Which lines below fall between the one containing "The build123d and Blender code for this object" and the one containing "CAD part with"? Repeat them exactly, counting both of those lines, and add nothing else.

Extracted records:
+ + + +

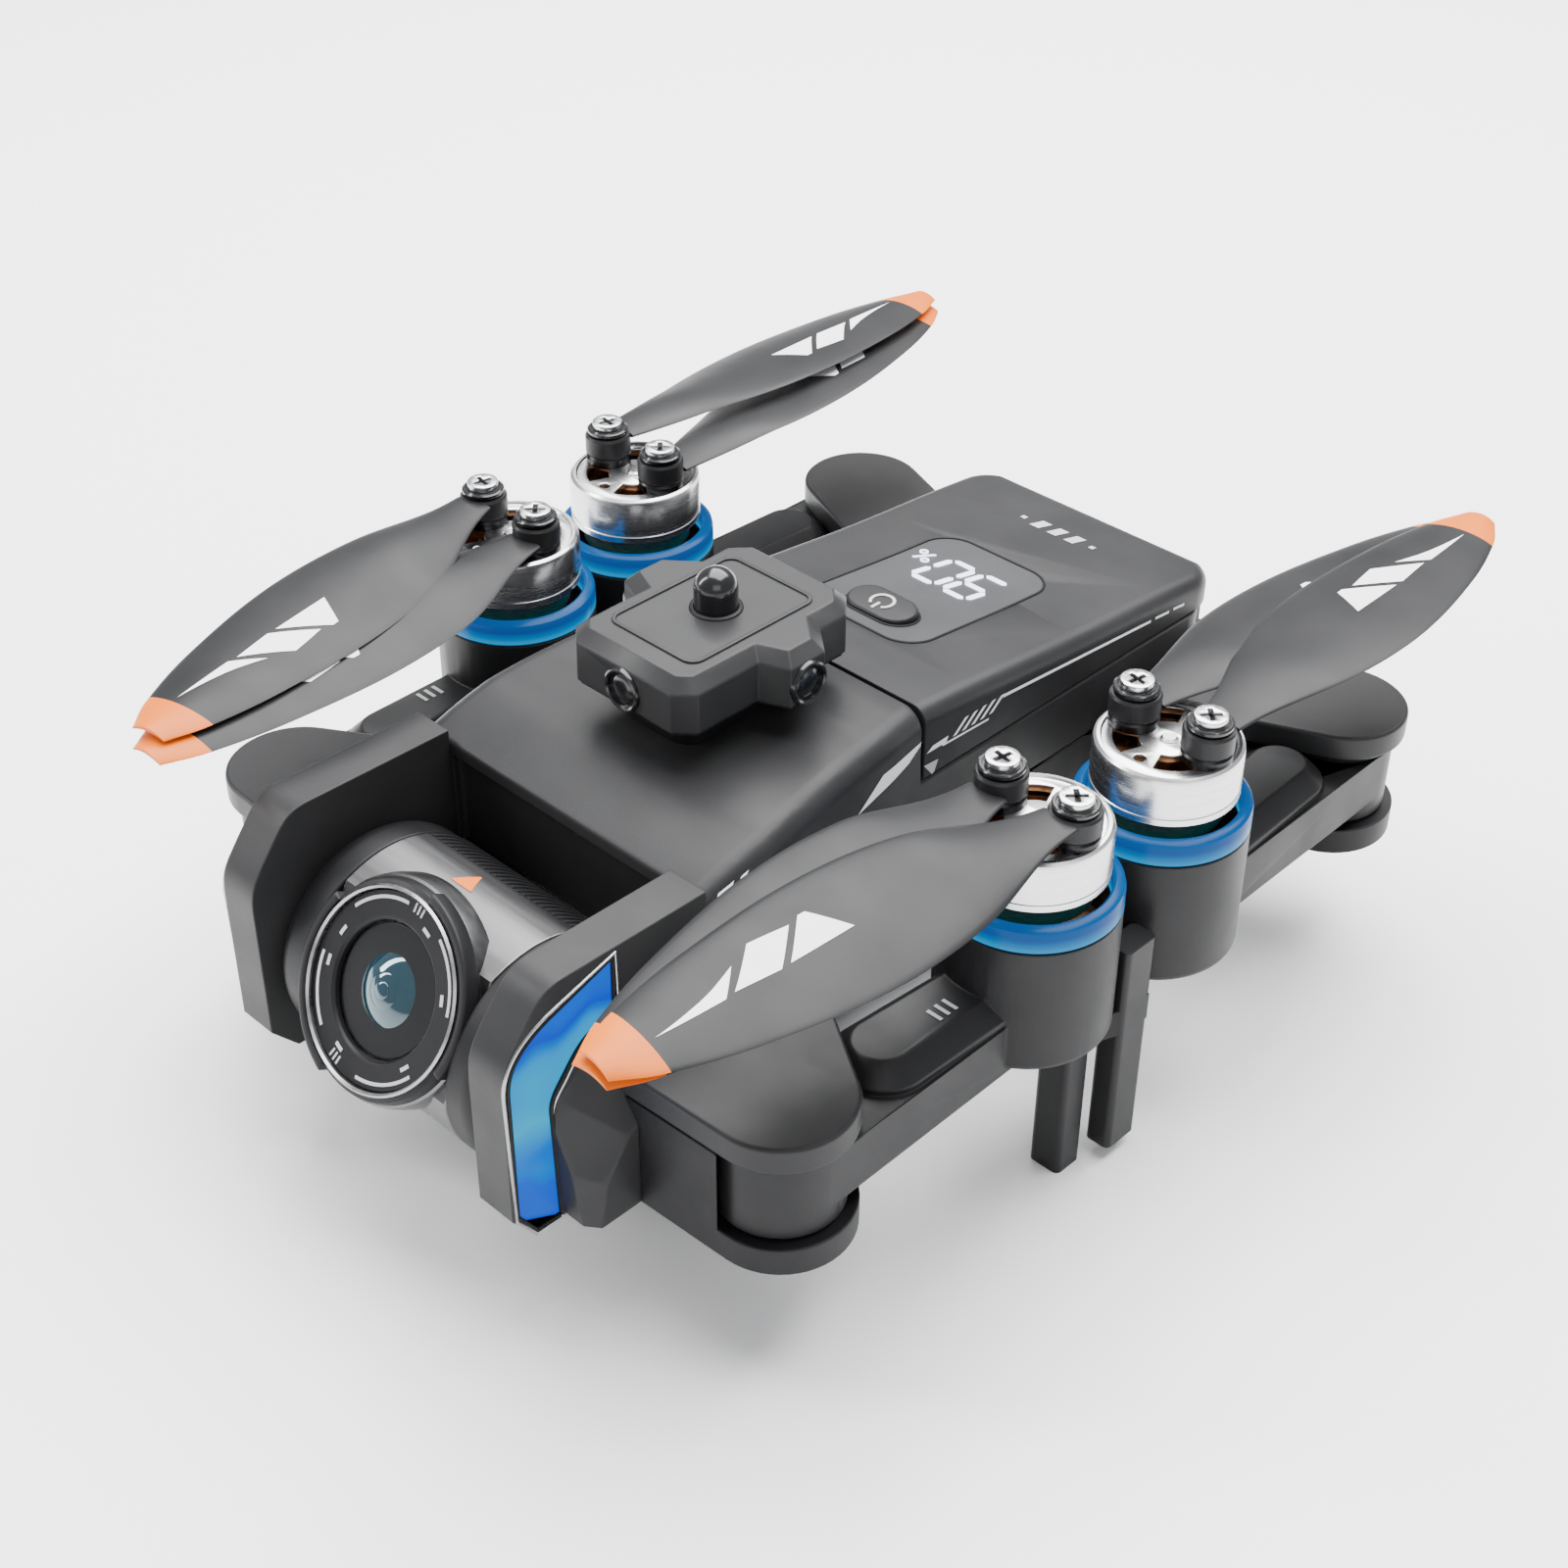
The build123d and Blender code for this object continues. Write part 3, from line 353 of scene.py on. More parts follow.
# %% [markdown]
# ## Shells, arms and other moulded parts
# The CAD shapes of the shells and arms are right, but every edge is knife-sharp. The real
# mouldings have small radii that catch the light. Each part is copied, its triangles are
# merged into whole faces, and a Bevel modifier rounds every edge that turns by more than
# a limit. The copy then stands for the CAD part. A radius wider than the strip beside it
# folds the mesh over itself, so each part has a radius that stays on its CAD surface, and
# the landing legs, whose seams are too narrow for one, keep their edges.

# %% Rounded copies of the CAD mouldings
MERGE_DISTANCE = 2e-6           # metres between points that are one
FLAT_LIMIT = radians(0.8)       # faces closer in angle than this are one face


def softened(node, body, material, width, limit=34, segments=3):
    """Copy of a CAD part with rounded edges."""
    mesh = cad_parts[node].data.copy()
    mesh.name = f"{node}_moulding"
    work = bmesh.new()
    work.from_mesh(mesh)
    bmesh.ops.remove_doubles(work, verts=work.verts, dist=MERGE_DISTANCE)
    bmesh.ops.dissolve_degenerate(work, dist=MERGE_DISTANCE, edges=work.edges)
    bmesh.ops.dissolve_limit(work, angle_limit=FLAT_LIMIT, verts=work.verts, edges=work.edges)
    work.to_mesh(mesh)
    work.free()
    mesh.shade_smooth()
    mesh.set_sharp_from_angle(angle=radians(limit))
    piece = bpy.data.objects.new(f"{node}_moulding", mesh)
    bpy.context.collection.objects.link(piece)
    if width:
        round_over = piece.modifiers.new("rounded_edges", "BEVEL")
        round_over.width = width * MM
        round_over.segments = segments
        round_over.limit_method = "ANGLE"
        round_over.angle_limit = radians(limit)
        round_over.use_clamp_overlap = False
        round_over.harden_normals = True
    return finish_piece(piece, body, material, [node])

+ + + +

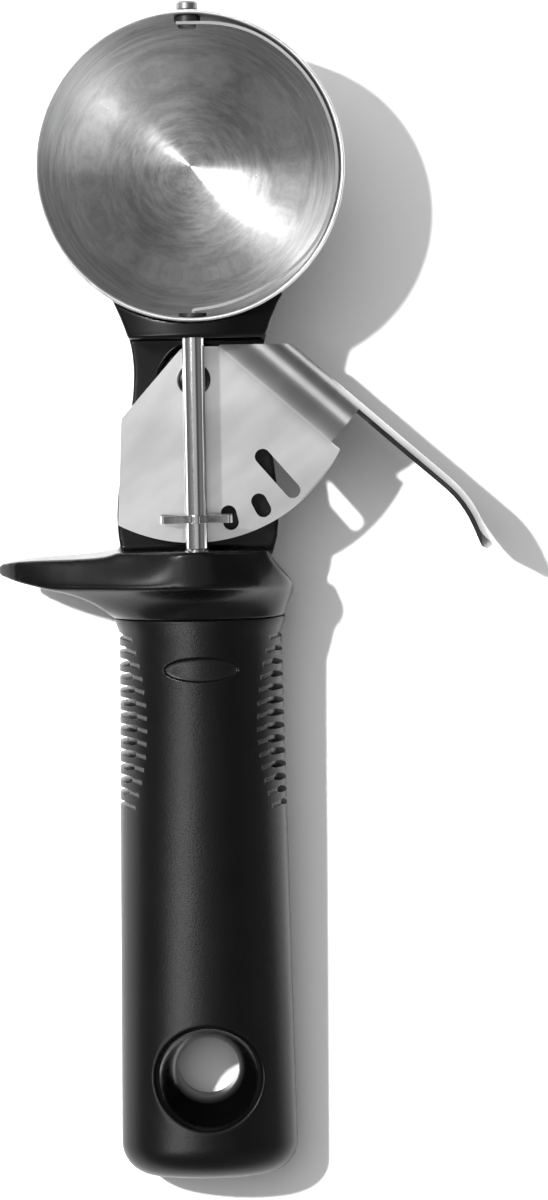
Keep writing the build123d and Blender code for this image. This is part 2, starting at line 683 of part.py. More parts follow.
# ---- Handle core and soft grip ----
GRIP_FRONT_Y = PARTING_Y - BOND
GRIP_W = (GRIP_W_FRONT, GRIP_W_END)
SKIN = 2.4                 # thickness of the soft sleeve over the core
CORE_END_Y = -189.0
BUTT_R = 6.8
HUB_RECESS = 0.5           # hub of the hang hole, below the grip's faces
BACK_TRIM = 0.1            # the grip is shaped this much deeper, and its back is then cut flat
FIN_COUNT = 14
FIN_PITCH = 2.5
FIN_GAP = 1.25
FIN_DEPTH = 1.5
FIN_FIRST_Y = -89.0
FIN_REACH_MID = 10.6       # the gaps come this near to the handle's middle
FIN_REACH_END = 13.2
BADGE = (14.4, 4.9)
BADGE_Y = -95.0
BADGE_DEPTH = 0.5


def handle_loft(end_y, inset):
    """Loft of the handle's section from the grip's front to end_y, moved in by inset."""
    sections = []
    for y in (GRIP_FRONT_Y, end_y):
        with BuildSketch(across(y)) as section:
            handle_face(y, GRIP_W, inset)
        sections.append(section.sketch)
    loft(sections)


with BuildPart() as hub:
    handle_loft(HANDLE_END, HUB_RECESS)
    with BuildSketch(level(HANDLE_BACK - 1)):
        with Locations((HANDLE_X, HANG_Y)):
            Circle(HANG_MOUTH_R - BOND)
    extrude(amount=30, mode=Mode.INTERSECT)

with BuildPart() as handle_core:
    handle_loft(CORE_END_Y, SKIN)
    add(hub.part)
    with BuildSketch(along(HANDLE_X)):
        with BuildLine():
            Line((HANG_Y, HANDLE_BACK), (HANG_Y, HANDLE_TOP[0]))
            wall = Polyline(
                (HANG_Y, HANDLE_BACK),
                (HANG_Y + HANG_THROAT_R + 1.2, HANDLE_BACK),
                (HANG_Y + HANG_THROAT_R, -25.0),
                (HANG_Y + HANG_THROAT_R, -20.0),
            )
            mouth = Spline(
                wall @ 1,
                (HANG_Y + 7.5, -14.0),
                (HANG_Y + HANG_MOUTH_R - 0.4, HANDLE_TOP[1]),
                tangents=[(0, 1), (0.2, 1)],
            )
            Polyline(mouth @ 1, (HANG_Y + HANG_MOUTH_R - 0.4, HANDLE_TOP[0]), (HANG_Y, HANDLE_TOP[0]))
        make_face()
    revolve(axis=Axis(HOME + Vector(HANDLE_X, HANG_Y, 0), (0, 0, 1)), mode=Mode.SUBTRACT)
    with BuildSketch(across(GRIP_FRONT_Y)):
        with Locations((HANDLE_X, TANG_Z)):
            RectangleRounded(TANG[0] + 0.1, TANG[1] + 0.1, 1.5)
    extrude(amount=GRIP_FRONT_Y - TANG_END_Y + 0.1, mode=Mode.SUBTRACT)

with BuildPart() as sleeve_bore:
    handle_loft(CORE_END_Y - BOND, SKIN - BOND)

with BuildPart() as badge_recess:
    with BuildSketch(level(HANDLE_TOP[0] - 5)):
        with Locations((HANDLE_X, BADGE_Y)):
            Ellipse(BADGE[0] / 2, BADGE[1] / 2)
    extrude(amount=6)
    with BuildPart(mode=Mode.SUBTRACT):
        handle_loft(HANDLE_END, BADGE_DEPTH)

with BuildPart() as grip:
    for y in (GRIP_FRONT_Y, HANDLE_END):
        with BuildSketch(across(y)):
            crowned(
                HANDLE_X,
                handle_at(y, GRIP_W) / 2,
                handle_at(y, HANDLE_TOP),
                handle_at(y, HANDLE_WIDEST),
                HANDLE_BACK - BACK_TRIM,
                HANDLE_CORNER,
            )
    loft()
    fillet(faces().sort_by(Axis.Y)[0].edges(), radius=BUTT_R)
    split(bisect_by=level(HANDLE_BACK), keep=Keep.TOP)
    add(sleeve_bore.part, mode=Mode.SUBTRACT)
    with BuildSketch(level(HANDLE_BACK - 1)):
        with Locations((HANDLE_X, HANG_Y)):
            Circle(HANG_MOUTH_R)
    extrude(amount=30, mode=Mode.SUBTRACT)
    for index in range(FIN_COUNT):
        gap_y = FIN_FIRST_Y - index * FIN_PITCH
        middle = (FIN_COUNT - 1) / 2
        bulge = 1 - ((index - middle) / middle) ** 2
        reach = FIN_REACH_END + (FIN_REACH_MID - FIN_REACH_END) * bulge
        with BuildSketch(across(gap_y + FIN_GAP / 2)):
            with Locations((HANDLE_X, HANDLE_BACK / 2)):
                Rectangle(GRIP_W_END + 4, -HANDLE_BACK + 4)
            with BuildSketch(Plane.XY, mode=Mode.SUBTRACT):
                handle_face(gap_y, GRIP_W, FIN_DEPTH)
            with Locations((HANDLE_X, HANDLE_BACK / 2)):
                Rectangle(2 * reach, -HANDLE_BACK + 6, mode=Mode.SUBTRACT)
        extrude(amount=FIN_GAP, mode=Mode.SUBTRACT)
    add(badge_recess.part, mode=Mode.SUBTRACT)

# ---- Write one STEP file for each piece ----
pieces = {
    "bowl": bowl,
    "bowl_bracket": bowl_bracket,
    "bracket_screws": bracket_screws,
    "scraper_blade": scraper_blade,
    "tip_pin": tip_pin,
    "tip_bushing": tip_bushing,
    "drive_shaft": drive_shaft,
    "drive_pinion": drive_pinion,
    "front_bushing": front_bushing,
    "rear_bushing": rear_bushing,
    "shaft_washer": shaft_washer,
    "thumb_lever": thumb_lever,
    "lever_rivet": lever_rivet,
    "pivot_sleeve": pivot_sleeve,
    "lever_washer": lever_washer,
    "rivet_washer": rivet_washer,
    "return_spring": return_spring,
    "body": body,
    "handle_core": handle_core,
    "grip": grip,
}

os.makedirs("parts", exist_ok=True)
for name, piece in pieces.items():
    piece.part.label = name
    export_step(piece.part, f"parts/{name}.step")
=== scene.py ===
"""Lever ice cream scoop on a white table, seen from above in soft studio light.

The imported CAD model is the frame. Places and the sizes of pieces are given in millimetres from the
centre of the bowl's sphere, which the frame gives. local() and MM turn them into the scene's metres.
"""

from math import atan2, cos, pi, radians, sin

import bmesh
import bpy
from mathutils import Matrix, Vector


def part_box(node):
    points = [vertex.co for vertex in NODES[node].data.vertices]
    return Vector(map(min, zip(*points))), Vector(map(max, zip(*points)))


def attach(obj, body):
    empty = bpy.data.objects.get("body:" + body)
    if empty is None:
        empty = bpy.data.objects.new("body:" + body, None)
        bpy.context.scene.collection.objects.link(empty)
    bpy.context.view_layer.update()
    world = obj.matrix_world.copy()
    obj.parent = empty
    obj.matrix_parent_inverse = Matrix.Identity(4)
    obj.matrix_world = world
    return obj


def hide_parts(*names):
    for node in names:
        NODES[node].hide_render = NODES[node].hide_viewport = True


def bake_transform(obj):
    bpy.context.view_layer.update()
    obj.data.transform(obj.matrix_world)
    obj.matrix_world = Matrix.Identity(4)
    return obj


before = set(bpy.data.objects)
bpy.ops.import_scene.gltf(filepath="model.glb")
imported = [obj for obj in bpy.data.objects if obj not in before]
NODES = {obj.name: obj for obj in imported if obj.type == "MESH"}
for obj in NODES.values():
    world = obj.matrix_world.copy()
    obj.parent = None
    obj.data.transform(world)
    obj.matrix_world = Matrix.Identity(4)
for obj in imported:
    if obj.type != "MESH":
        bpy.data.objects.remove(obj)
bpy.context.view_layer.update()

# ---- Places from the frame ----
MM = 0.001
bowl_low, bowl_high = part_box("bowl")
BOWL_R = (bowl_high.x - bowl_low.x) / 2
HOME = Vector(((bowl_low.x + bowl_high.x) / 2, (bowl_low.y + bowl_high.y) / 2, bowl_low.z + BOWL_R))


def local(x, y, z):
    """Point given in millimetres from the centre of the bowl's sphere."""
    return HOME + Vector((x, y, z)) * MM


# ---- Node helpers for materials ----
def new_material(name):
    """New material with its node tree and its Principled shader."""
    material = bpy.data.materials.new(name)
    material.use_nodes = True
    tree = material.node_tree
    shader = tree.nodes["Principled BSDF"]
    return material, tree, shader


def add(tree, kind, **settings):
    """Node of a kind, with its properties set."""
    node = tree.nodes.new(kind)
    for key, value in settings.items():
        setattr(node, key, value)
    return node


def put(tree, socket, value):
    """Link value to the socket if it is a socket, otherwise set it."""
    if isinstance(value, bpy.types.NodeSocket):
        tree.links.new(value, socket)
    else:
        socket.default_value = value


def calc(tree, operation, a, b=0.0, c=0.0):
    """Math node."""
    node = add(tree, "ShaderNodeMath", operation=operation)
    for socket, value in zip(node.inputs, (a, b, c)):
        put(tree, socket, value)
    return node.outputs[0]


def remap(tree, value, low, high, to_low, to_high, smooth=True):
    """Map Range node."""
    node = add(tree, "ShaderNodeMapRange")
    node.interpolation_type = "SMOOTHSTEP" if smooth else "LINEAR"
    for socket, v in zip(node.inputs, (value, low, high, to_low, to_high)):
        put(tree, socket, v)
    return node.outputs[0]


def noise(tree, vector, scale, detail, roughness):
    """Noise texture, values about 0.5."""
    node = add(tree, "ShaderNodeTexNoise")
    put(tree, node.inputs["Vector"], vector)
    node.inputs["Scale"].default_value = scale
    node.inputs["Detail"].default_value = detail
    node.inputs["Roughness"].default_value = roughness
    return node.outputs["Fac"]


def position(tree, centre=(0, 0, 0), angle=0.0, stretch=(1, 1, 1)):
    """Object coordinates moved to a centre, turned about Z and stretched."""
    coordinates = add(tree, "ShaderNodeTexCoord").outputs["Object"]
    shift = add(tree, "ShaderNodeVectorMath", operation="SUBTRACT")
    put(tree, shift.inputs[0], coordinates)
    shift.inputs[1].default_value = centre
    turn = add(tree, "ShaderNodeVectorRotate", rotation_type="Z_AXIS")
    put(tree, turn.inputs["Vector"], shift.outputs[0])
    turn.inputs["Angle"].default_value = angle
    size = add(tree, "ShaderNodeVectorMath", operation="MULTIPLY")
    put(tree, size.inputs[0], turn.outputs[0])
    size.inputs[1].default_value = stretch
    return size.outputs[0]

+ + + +

Response to this task:
The build123d and Blender code for this object continues. Write part 3, from line 353 of scene.py on. More parts follow.
# %% [markdown]
# ## Shells, arms and other moulded parts
# The CAD shapes of the shells and arms are right, but every edge is knife-sharp. The real
# mouldings have small radii that catch the light. Each part is copied, its triangles are
# merged into whole faces, and a Bevel modifier rounds every edge that turns by more than
# a limit. The copy then stands for the CAD part. A radius wider than the strip beside it
# folds the mesh over itself, so each part has a radius that stays on its CAD surface, and
# the landing legs, whose seams are too narrow for one, keep their edges.

# %% Rounded copies of the CAD mouldings
MERGE_DISTANCE = 2e-6           # metres between points that are one
FLAT_LIMIT = radians(0.8)       # faces closer in angle than this are one face


def softened(node, body, material, width, limit=34, segments=3):
    """Copy of a CAD part with rounded edges."""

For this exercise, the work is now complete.